Stated exercise: Write out exactly the lines between the line containing "PARTS = machine()" and the line containing "obj.matrix_world = world", including both of those lines, and nothing more.

Records for this task:
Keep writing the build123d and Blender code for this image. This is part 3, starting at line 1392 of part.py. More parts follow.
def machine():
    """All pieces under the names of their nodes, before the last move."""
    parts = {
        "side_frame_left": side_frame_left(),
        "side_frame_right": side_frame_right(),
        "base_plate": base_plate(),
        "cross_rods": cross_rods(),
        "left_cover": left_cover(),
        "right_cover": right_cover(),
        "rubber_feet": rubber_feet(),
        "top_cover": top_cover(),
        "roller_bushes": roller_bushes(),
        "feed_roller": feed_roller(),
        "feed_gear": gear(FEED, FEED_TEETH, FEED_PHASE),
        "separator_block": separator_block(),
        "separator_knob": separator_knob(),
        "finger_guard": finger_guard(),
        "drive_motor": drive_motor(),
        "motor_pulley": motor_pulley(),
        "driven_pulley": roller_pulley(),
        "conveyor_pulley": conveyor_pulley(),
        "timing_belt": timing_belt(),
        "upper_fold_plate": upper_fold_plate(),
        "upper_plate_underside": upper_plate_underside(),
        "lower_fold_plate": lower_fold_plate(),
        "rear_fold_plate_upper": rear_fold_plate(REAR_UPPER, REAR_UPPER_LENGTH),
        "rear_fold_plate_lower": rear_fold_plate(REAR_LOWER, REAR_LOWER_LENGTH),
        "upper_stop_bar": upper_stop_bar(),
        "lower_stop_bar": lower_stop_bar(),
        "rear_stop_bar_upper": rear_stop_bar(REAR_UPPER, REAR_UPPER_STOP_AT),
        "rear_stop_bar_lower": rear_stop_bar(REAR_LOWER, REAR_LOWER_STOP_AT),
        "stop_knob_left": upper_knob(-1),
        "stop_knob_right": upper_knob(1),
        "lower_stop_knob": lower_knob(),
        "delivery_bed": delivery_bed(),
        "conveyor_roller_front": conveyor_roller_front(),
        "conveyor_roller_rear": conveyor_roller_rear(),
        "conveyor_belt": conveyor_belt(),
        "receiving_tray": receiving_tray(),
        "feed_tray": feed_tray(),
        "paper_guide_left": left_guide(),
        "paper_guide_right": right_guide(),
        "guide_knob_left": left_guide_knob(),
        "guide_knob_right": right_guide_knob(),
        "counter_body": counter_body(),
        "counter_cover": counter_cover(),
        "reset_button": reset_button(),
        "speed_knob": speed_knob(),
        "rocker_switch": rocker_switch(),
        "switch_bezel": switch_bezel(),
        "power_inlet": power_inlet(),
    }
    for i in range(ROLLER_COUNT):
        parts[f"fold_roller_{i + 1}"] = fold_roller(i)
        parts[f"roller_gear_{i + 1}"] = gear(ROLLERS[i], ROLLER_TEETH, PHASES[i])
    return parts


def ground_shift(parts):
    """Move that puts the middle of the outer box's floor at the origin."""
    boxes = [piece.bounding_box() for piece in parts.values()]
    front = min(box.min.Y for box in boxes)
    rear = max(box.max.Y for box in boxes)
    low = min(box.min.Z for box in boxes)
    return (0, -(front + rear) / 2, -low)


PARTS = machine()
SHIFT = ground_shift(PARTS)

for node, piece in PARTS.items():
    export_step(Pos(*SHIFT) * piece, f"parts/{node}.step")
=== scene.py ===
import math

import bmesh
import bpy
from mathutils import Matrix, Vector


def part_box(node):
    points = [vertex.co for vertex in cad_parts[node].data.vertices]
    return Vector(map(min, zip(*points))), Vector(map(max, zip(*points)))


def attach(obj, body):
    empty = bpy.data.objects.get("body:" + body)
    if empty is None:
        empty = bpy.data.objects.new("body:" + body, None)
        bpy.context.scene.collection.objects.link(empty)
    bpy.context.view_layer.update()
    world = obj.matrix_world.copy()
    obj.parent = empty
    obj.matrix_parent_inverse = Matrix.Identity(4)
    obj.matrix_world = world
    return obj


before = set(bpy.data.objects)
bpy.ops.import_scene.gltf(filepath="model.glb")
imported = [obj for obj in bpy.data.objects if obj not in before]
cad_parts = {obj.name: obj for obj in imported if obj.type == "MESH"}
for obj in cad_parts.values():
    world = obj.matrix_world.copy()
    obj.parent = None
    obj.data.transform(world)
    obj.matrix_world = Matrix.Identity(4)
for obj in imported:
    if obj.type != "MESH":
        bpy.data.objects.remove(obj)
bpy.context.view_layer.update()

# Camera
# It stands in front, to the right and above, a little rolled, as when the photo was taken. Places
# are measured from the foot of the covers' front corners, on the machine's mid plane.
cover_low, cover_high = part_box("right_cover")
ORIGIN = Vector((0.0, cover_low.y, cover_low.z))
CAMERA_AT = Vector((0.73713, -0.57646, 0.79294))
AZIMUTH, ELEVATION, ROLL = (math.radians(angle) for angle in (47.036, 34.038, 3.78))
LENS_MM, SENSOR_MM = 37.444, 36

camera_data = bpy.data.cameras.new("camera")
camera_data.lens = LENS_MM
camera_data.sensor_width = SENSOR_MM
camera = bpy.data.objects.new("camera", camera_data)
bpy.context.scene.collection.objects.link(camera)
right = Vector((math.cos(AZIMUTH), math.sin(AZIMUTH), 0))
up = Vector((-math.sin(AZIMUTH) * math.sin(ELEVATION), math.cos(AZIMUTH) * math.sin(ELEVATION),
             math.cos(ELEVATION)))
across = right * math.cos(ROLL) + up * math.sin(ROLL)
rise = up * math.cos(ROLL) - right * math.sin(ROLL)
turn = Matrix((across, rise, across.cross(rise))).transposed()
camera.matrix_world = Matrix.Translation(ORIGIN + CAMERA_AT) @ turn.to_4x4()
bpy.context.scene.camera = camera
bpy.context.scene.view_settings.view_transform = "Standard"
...
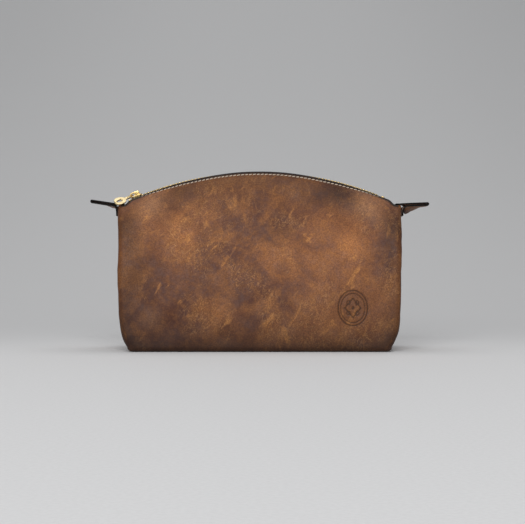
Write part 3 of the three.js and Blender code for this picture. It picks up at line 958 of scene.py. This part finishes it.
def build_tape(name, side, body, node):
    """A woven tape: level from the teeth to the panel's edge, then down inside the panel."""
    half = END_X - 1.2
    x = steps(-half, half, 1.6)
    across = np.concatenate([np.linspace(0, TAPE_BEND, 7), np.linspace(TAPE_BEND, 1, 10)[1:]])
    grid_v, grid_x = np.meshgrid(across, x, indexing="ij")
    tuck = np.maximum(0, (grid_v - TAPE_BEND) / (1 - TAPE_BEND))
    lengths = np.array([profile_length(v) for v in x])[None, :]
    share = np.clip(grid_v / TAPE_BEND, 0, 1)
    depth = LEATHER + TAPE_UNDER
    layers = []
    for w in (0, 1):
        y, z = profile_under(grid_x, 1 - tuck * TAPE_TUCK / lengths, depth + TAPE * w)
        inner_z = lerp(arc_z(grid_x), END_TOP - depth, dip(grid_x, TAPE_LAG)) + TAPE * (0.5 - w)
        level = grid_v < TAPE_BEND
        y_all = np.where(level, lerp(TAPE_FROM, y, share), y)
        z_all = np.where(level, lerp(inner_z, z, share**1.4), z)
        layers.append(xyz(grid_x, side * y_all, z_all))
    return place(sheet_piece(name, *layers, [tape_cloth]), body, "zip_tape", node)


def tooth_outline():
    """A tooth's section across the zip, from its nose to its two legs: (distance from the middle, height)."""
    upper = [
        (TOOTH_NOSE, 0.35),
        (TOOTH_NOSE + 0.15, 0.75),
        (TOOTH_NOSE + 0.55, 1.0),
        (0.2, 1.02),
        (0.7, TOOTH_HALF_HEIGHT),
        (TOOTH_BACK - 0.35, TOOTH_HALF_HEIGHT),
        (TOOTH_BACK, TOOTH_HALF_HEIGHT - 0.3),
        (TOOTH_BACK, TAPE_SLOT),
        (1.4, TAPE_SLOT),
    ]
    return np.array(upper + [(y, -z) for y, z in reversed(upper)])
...
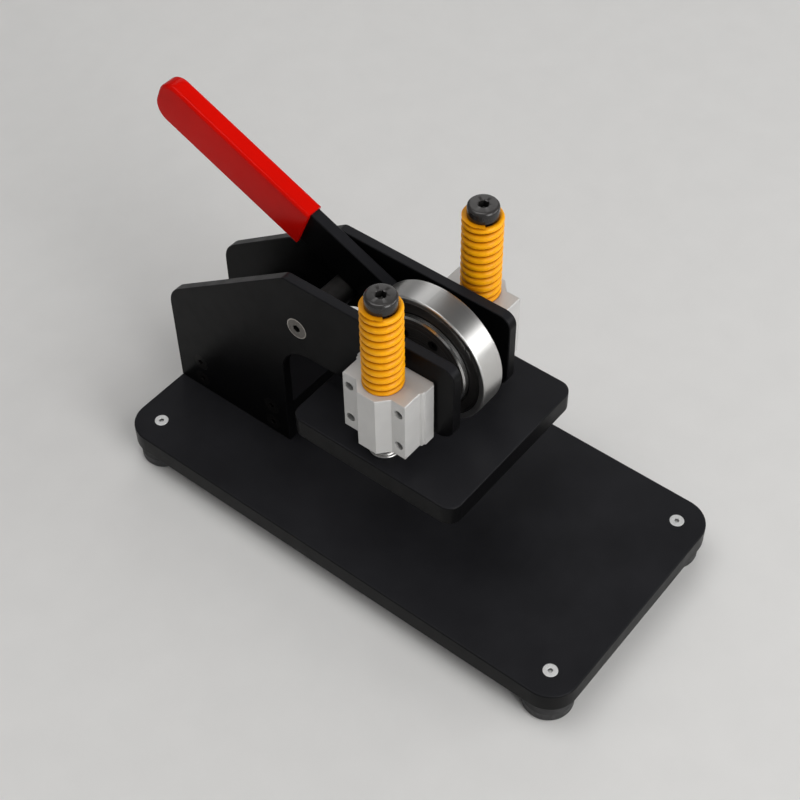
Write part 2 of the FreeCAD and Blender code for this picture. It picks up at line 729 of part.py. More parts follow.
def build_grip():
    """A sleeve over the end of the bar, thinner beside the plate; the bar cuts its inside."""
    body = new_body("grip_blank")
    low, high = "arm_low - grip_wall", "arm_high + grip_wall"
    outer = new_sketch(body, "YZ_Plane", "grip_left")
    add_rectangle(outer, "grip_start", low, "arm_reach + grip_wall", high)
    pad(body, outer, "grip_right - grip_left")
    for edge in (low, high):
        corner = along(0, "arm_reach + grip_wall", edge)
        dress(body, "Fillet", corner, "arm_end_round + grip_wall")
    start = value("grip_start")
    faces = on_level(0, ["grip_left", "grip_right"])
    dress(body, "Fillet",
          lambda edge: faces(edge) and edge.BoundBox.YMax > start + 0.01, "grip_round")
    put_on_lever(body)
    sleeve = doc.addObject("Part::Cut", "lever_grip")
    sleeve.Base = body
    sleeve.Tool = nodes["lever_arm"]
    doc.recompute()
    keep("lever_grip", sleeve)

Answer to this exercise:
PARTS = machine()
SHIFT = ground_shift(PARTS)

for node, piece in PARTS.items():
    export_step(Pos(*SHIFT) * piece, f"parts/{node}.step")
=== scene.py ===
import math

import bmesh
import bpy
from mathutils import Matrix, Vector


def part_box(node):
    points = [vertex.co for vertex in cad_parts[node].data.vertices]
    return Vector(map(min, zip(*points))), Vector(map(max, zip(*points)))


def attach(obj, body):
    empty = bpy.data.objects.get("body:" + body)
    if empty is None:
        empty = bpy.data.objects.new("body:" + body, None)
        bpy.context.scene.collection.objects.link(empty)
    bpy.context.view_layer.update()
    world = obj.matrix_world.copy()
    obj.parent = empty
    obj.matrix_parent_inverse = Matrix.Identity(4)
    obj.matrix_world = world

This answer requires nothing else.